When losing is a problem
Some children lack tolerance for losing games. They cheat by creating special rules. They throw tantrums when it looks like they are going to lose. Parents complain to the child that this isnt fun and often threaten not to play anymore. Ive found two strategies to be particularly effective.
For the child who keeps making up rules, simply note that games require an agreement on the rules to be used. Then state that the rules the child has created look like fun and you want to use them too. So you begin to move you piece all around the board and, of course, the game disintegrates. The child will probably make a grand move that results in victory. Its okay to allow this to become a silly process. The child usually recognizes that this isnt fun anymore and spontaneously returns to the actual rules. Or else the game will just be used for pure fooling around and thats okay. When the child is ready, shell be able to play it in a more appropriate fashion.
Then we have the child who flips the board over and sends the pieces flying in the face of defeat. This is my favorite. The next time you play and you begin to lose, throw your own tantrum and send the board and pieces flying away. The first time this happens the child will be stunned. Grownups arent supposed to do that! Usually this results in a quick disappearance of that behavior.

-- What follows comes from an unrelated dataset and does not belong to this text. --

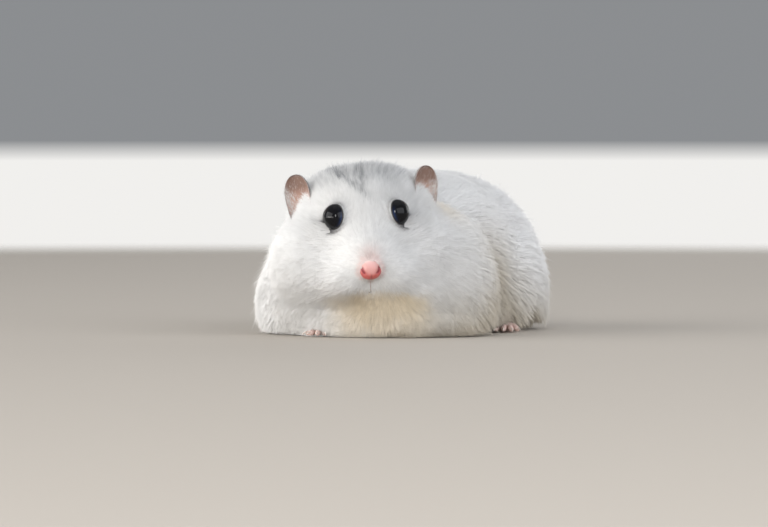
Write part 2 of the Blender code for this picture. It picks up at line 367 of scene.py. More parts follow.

One final note of caution. Playing a board game with the whole family is often too difficult a challenge. It takes a long time between turns and the siblings have unequal skills and may not accept coaching or anything else that makes it more equal. If it works for your family, fine. This tends to be more likely when the children are much older and can really enjoy the strategic or playful aspects on an equal level. Thus, it may be better to play shorter games one on one with each child.
The bottom line in all of this is that it is playing together. Children need to feel loved but, even more importantly, they need to feel enjoyed just for being who they are, not for what they achieve. Having fun with your children is one of the most important gifts you can give them.